** start of MATERIAL SHOWN **

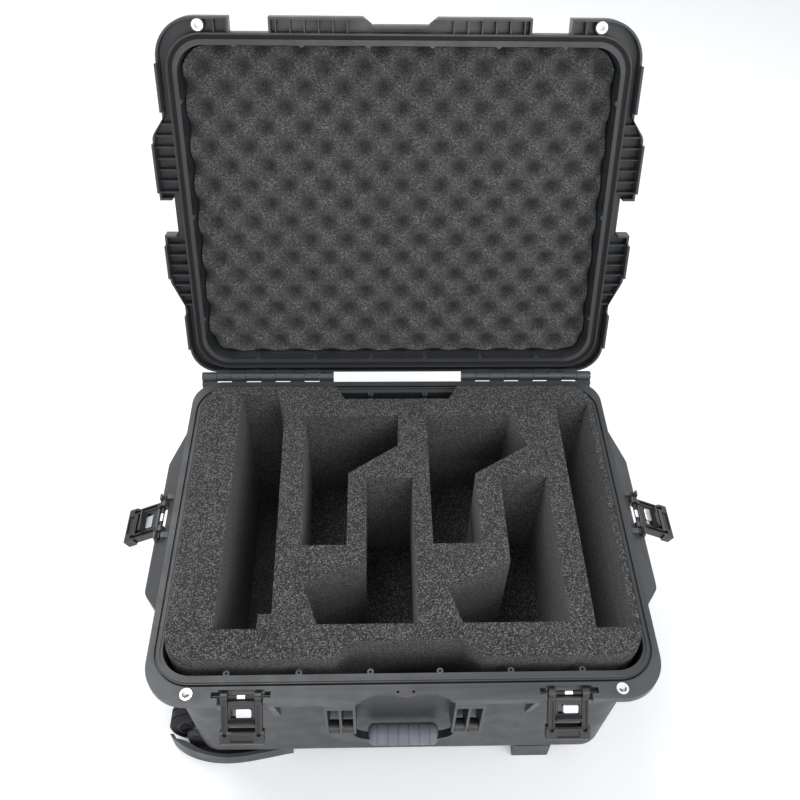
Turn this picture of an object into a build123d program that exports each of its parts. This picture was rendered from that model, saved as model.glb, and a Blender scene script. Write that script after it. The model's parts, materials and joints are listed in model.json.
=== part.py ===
from build123d import *
import os
from math import cos, radians, sin, tan

# A wheeled hard case, standing open on its bottom, in millimetres.
# X is to the right, Y to the rear and Z up. The origin is on the ground, under the middle skid.
# The lid and the latches are modelled closed or level, then turned to where they rest.

# Tub
rim_height = 290.0
wall = 4.0
floor_gap = 24.0
floor_thickness = 4.0
tub_draft = 2.3
cavity_half_x = 282.0
cavity_front = -219.0
cavity_back = 214.0
cavity_corner = 36.0
floor_fillet = 14.0

# Tub flange
flange_side = 13.0
flange_front = 29.0
flange_back = 18.0
flange_front_corner = 50.0
flange_back_corner = 40.0
flange_plate = 7.0
flange_skirt = 11.0
skirt_wall = 3.5
bulge_reach = 20.0
bulge_front = -135.0
bulge_back = 138.0
bulge_front_taper = 28.0
bulge_back_taper = 45.0
bulge_fall = 12.5
bulge_skirt = 17.0
bulge_corner = 18.0
flange_rib_pitch = 46.0
flange_rib = 3.0

# Seal
groove_offset_side = 8.2
groove_offset_front = 12.0
groove_width = 2.6
groove_depth = 4.0
ridge_inset = 4.2
ridge_width = 2.0
ridge_height = 1.2
gasket_width = 4.6
gasket_gap = 0.4
gasket_height = 4.4
tongue_width = 1.2
tongue_depth = 2.2

# Lid
lid_height = 81.0
lid_draft = 4.0
lid_inset = 4.0
lid_front_inset = 1.4
lid_corner = 34.0
lid_fillet = 14.0
lid_pad_height = 3.0
lid_pad_gap = 26.0
lid_pad_margin = 44.0
lid_flange_height = 18.0
lid_flange_plate = 3.0
lid_skirt_wall = 3.0
parting_gap = 0.5
lid_core_front = 13.0
lid_core_side = 10.0
lid_reach_side = 4.0
lid_back_inset = 0.4
lid_side_skirt = 11.0
lid_open_angle = 109.0
centre_dip_half = 35.0
centre_dip_depth = 9.0
long_bump_inner = 54.0
lid_rib = 1.8
lid_rib_pitch = 17.5
side_rib_pitch = 14.7

# Hinge
hinge_standoff = 8.4
hinge_rise = 2.7
knuckle_radius = 7.0
knuckle_inner = 95.0
knuckle_end_inset = 9.0
knuckle_count = 9
knuckle_gap = 0.6
hinge_pin_radius = 2.5
pin_head_radius = 3.6
pin_head_length = 2.0
running_clearance = 0.05

# Latches
front_latch_x = 186.0
side_latch_y = 1.0
latch_standoff = 10.0
latch_drop = 6.0
latch_arm_half = 23.2
latch_gap_clearance = 1.1
notch_clearance = 2.8
latch_notch_depth = 6.0
pin_pocket = 7.5
front_latch_hang = 48.0
side_latch_hang = 27.0
latch_pin_radius = 2.5
latch_barrel = 5.6
latch_length = 56.0
latch_window_half = 15.4
latch_bar_start = 40.0
latch_bar_half = 25.0
latch_back = 6.5
latch_face = 3.0
claw_half = 14.8
claw_pin_reach = 8.0
claw_pin_drop = -1.6
claw_pin_radius = 1.6
claw_eye = 4.0
claw_thickness = 5.0
claw_length = 32.5
claw_hook_start = 27.6
claw_hook_rise = 9.4
slide_half = 9.2
slide_window_half = 12.2
slide_start = 13.6
slide_end = 24.4
slide_travel = 5.0
slide_clearance = 0.35
cheek_edge = 3.6
gusset_drop = 114.0

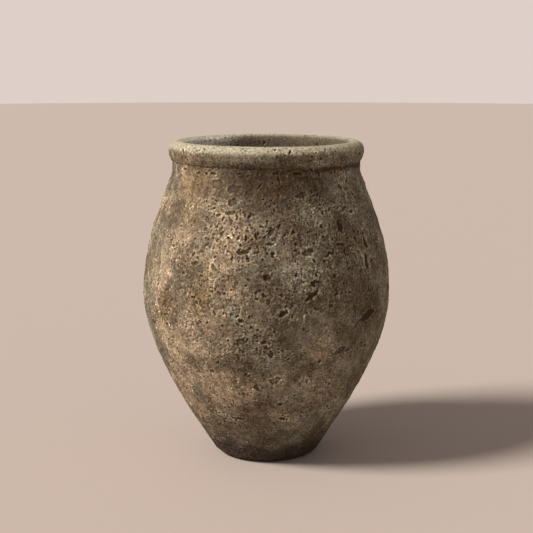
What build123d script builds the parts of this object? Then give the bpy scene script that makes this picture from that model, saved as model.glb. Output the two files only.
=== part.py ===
"""Large garden amphora: a footless oil jar with a rolled rim, built up in luted clay courses.

The jar stands on a flat base slab with a drain hole. Each wall course sits on the one below on a keyed
lute joint: a rounded ridge along the lower course's top edge fits a groove in the upper course's bottom
edge. A reinforcing coil fills the inside corner between the slab and the wall. The rim is a thick rolled
bead with a short upright throat inside it.

Units are millimetres. +Z is up, the jar's axis is Z, and the origin is the centre of the face it rests on.
"""

import os
from math import cos, radians, sin, tan

from build123d import *

# Driving dimensions
height = 490.0
belly_radius = 190.5
belly_height = 261.0
wall = 16.0

# Wall curve below the belly, from the belly down: two arcs, a cone, and the rounded foot edge
low_belly_bend, low_belly_turn = 235.0, 23.0
flare_bend, flare_turn = 750.0, 8.8
foot_edge_bend = 22.0

# Wall curve above the belly, from the belly up: two arcs and a straight shoulder
high_belly_bend, high_belly_turn = 290.0, 12.5
shoulder_bend, shoulder_turn = 420.0, 7.5

# Rolled rim
rim_radius = 149.5
crown_radius = 135.0
throat_radius = 121.0
rim_equator = height - 14.0
rim_skirt_bend, rim_skirt_turn = 32.0, 31.0
neck_bend, neck_depth = 16.0, 1.0
under_rim_gap = 1.0

# Base
floor_thickness = 20.0
drain_radius = 12.5
drain_edge = 2.0
corner_coil_bend = 25.0
corner_coil_toe = 1.5

# Keyed lute joints between courses
key_width = 8.0
key_height = 3.5

cone_lean = low_belly_turn + flare_turn
shoulder_lean = high_belly_turn + shoulder_turn
foot_edge_height = foot_edge_bend * (1 - sin(radians(cone_lean)))
rim_joint = rim_equator - rim_skirt_bend * sin(radians(rim_skirt_turn)) - under_rim_gap


def wall_curves(inset):
    """The four arcs of the jar's side, moved inwards by inset: belly and flare going down, belly and
    shoulder going up.

    Moving the curve inwards only changes the arcs' radii, so the wall's two faces stay parallel.
    """
    start = (belly_radius - inset, belly_height)
    low_belly = JernArc(start, (0, -1), low_belly_bend - inset, -low_belly_turn)
    flare = JernArc(low_belly @ 1, low_belly % 1, flare_bend - inset, -flare_turn)
    high_belly = JernArc(start, (0, 1), high_belly_bend - inset, high_belly_turn)
    shoulder = JernArc(high_belly @ 1, high_belly % 1, shoulder_bend - inset, shoulder_turn)
    return low_belly, flare, high_belly, shoulder


def line_to_height(point, lean, z):
    """The end, at height z, of a straight line from point that leans outwards by lean degrees going up."""
    return (point.X + (z - point.Y) * tan(radians(lean)), z)


def line_to_radius(point, lean, radius):
    """The end, at the given radius, of a straight line from point that leans inwards by lean degrees."""
    return (radius, point.Y + (point.X - radius) / tan(radians(lean)))


# The whole wall's cross-section, from the axis outwards
with BuildSketch(Plane.XZ) as jar_section:
    with BuildLine():
        # Outside: flat foot, rounded foot edge, cone, belly and shoulder
        low_belly, flare, high_belly, shoulder = wall_curves(0)
        cone = Line(flare @ 1, line_to_height(flare @ 1, cone_lean, foot_edge_height))
        foot_edge = JernArc(cone @ 1, cone % 1, foot_edge_bend, cone_lean - 90)
        Line(foot_edge @ 1, (0, 0))

        # Neck: the shoulder turns upright under the rim's skirt
        skirt = JernArc((rim_radius, rim_equator), (0, -1), rim_skirt_bend, -rim_skirt_turn)
        neck_top = (skirt @ 1) - Vector(neck_depth, 0)
        neck_arc_depth = neck_bend * (1 - cos(radians(shoulder_lean)))
        neck_start_radius = neck_top.X + neck_arc_depth
        shoulder_line = Line(shoulder @ 1, line_to_radius(shoulder @ 1, shoulder_lean, neck_start_radius))
        neck = JernArc(shoulder_line @ 1, shoulder_line % 1, neck_bend, -shoulder_lean)
        Line(neck @ 1, neck_top)
        Line(neck_top, skirt @ 1)

        # Rolled rim: over the crown and down the throat
        crown_centre, crown_rise = (crown_radius, rim_equator), height - rim_equator
        EllipticalCenterArc(crown_centre, rim_radius - crown_radius, crown_rise, 0)
        inner_roll = EllipticalCenterArc(crown_centre, crown_radius - throat_radius, crown_rise, 90)

        # Inside: shoulder, belly, cone and floor
        in_low_belly, in_flare, in_high_belly, in_shoulder = wall_curves(wall)
        throat_start = line_to_radius(in_shoulder @ 1, shoulder_lean, throat_radius + neck_arc_depth)
        in_shoulder_line = Line(in_shoulder @ 1, throat_start)
        throat_turn = JernArc(in_shoulder_line @ 1, in_shoulder_line % 1, neck_bend, -shoulder_lean)
        Line(throat_turn @ 1, inner_roll @ 1)
        in_cone = Line(in_flare @ 1, line_to_height(in_flare @ 1, cone_lean, floor_thickness))
        floor = Line(in_cone @ 1, (0, floor_thickness))
        Line(floor @ 1, (0, 0))
    make_face()

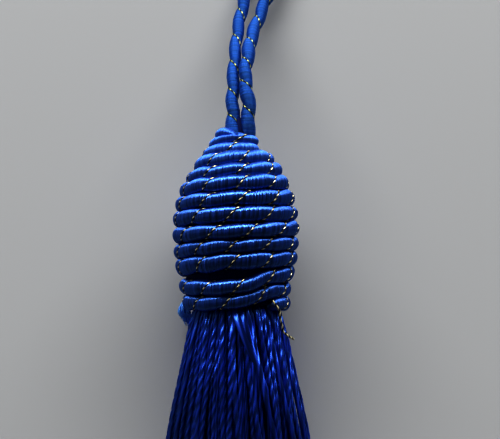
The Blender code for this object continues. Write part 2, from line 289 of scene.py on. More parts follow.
# The loop's own NECK, NECK_SHAPE, BUNDLING, BUNDLE_SEEDS, THREAD_LENGTH and THREAD_LIFT
LOOP_NECK, LOOP_NECK_SHAPE = 0.41, 0.70
LOOP_BUNDLING, LOOP_BUNDLE_SEEDS = 0.022, (22, 23)
LOOP_THREAD_LENGTH, LOOP_THREAD_LIFT = 1.9, 0.5

# The loose end of the binding thread
TAIL_RADIUS = 0.12 * MM
TAIL_STEPS = 60
TAIL_ROUTE = (
    # x, y, z
    (4.22, -3.40, 11.00),
    (4.63, -3.93, 10.75),
    (4.97, -4.41, 10.45),
    (5.14, -5.30, 9.90),
    (5.34, -6.10, 9.45),
    (5.54, -6.79, 8.98),
    (6.28, -7.28, 8.05),
    (6.74, -7.48, 7.25),
)

# The frayed cord end
FRAYED_SECTIONS = (
    # height, across, off, radius
    (1.30, -6.02, -4.10, 0.30),
    (0.50, -6.45, -3.90, 0.60),
    (-0.40, -6.60, -3.85, 0.88),
    (-1.20, -6.30, -3.92, 0.70),
    (-1.95, -5.90, -4.05, 0.22),
)
FRAYED_TUFTS = 11
FIBRES_IN_TUFT = 10
TUFT_SHARES = 0.35, 0.95  # how far out a tuft may lie, as shares of the section's radius
TUFT_STOPS = 4, 5, 5  # at which section it may end
# How far a fibre strays from its tuft: radians round it, share of the radius, and radians again
# from each section to the next
FIBRE_ANGLE, FIBRE_SHARE, FIBRE_BEND = 0.5, 0.25, 0.35
STRAY_SHARE = 0.25  # of the fibres, whose tips stand out further to the left
FIBRE_LOWEST = 0.06 * MM  # height over the floor
FIBRE_STEPS = 16
FIBRE_SIDES = 5
FIBRE_ROOT, FIBRE_TIP = 0.065, 0.02  # radii in mm

# Looks
WRAP_PITCH = 0.155  # mm of cord for one turn of its wrapping
NEAR_TOP = 8 * MM, 16 * MM  # y over which the wrapping is painted lighter towards the head's top: painted light, for the light that the crown catches
NEAR_HEAD = -19 * MM, -5 * MM  # y over which the skirt's colour is painted lighter towards the head (painted light), and its strands are tipped to catch more of the light
LIT_SIDE = -8 * MM, -2 * MM  # x over which the skirt's colour is painted lighter to the right (painted light), and its strands are tipped to catch more of the light

# The stage
FLOOR_SIZE = 3000 * MM
FLOOR_HEIGHT = -0.02 * MM  # just under what lies on it
LIGHT_AIM = Vector((0, 0, 5 * MM))
LIGHTS = (
    # name, azimuth and elevation in degrees, distance and size in metres, power in watts
    ("key", 0, 29, 0.90, (1.90, 0.36), 29.0),
    ("fill", 70, 50, 0.60, (0.60, 0.60), 0.4),
)
WORLD_COLOUR, WORLD_STRENGTH = (0.9, 0.95, 1.0, 1.0), 0.08
VIEW_GAMMA = 0.65

SEED = 11


# Lines and noise


def on_axis(height, across=0.0, off=0.0):
    """A point by its height over the head's base, along the axis, and its place beside it."""
    return BASE_CENTRE + AXIS * height + SIDE * across + UP * off


def table_line(table, columns, places):
    """The rows of a table, as (place, value) pairs in metres, without the empty ones."""
    pairs = []
    for number, row in enumerate(table):
        for shift, column in zip(places, columns):
            if row[column] is not None:
                pairs.append((number + shift, row[column] * MM))
    return np.array(pairs)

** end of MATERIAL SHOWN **

→ **OBJECTIVE**:
Extract the span of lines that starts with the line containing "The Blender code" and ends with the line containing "LOOP_THREAD_LENGTH, LOOP_THREAD_LIFT = 1.9, 0.5". Keep it exact and add nothing.

→ **RESULT**:
The Blender code for this object continues. Write part 2, from line 289 of scene.py on. More parts follow.
# The loop's own NECK, NECK_SHAPE, BUNDLING, BUNDLE_SEEDS, THREAD_LENGTH and THREAD_LIFT
LOOP_NECK, LOOP_NECK_SHAPE = 0.41, 0.70
LOOP_BUNDLING, LOOP_BUNDLE_SEEDS = 0.022, (22, 23)
LOOP_THREAD_LENGTH, LOOP_THREAD_LIFT = 1.9, 0.5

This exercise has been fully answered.